Task requirements: Reproduce the first line and every line after it, exactly, through the one containing "UP = V(0, 0, 1)". Leave out the rest.

Material:
┏━━
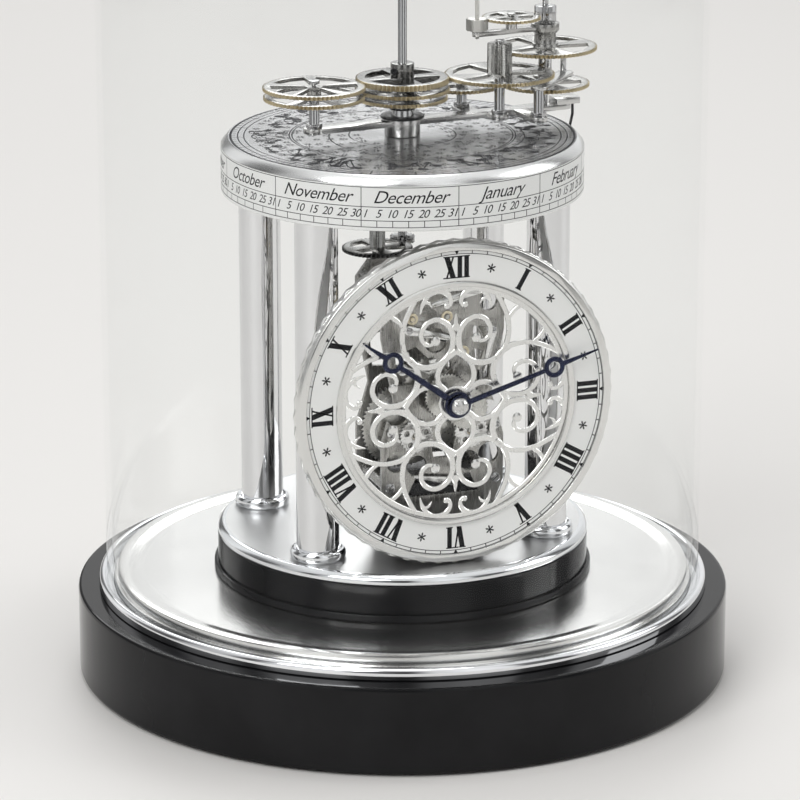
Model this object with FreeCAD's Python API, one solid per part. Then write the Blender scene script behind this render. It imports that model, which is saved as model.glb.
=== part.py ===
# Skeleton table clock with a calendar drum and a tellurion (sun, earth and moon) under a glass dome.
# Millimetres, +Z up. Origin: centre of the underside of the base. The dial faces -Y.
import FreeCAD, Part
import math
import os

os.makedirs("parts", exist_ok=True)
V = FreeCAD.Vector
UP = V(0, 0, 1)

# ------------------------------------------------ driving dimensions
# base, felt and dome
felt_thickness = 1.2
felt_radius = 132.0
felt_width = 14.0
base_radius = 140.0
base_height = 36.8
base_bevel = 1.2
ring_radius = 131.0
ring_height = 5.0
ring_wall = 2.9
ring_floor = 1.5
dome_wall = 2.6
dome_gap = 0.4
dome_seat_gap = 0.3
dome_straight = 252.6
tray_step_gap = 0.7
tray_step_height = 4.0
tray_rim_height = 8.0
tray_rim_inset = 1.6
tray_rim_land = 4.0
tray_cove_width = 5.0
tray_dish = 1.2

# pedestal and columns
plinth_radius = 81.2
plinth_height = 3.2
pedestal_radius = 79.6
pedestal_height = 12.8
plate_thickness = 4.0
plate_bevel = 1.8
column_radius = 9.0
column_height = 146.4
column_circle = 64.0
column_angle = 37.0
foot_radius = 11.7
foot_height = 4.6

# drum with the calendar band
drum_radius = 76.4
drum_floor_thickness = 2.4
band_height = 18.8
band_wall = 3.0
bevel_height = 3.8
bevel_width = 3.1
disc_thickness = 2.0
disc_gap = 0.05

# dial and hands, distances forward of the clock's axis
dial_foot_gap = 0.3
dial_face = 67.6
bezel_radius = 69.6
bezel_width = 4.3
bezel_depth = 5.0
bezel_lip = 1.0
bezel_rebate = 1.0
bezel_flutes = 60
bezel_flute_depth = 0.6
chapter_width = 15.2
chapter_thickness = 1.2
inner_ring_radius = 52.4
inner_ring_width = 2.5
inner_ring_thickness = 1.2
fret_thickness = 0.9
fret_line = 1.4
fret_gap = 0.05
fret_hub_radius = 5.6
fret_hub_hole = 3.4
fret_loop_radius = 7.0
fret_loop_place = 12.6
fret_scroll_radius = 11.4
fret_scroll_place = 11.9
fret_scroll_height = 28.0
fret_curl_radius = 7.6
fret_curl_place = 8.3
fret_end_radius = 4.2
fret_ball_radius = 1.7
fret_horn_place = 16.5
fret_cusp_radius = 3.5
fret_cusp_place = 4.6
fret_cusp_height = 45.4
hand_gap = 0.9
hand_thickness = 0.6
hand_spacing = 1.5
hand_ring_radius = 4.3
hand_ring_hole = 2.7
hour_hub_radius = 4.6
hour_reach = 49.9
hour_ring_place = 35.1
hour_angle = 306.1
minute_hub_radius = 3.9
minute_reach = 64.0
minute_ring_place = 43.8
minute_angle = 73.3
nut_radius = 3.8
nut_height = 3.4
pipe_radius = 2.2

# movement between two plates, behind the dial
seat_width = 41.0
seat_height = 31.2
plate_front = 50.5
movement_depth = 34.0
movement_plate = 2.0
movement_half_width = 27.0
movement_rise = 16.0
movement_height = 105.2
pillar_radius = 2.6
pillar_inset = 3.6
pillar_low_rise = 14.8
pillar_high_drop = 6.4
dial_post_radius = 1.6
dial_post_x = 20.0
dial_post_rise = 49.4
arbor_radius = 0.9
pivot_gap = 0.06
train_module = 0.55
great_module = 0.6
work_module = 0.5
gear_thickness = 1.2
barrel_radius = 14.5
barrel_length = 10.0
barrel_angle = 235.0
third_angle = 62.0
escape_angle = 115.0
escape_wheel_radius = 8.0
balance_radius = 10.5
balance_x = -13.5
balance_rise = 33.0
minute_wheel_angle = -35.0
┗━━
Correct answer:
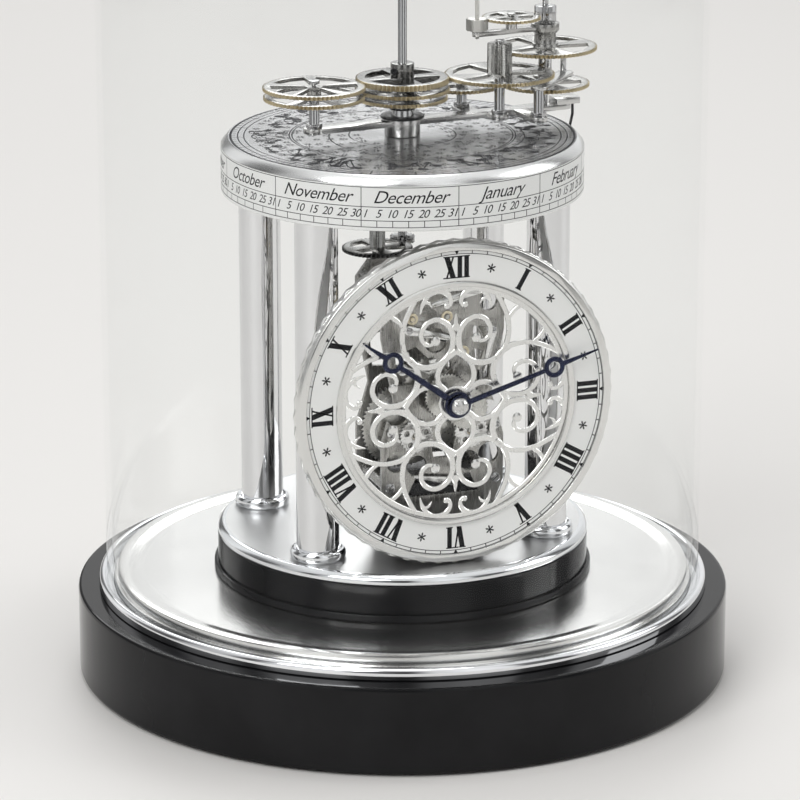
Model this object with FreeCAD's Python API, one solid per part. Then write the Blender scene script behind this render. It imports that model, which is saved as model.glb.
=== part.py ===
# Skeleton table clock with a calendar drum and a tellurion (sun, earth and moon) under a glass dome.
# Millimetres, +Z up. Origin: centre of the underside of the base. The dial faces -Y.
import FreeCAD, Part
import math
import os

os.makedirs("parts", exist_ok=True)
V = FreeCAD.Vector
UP = V(0, 0, 1)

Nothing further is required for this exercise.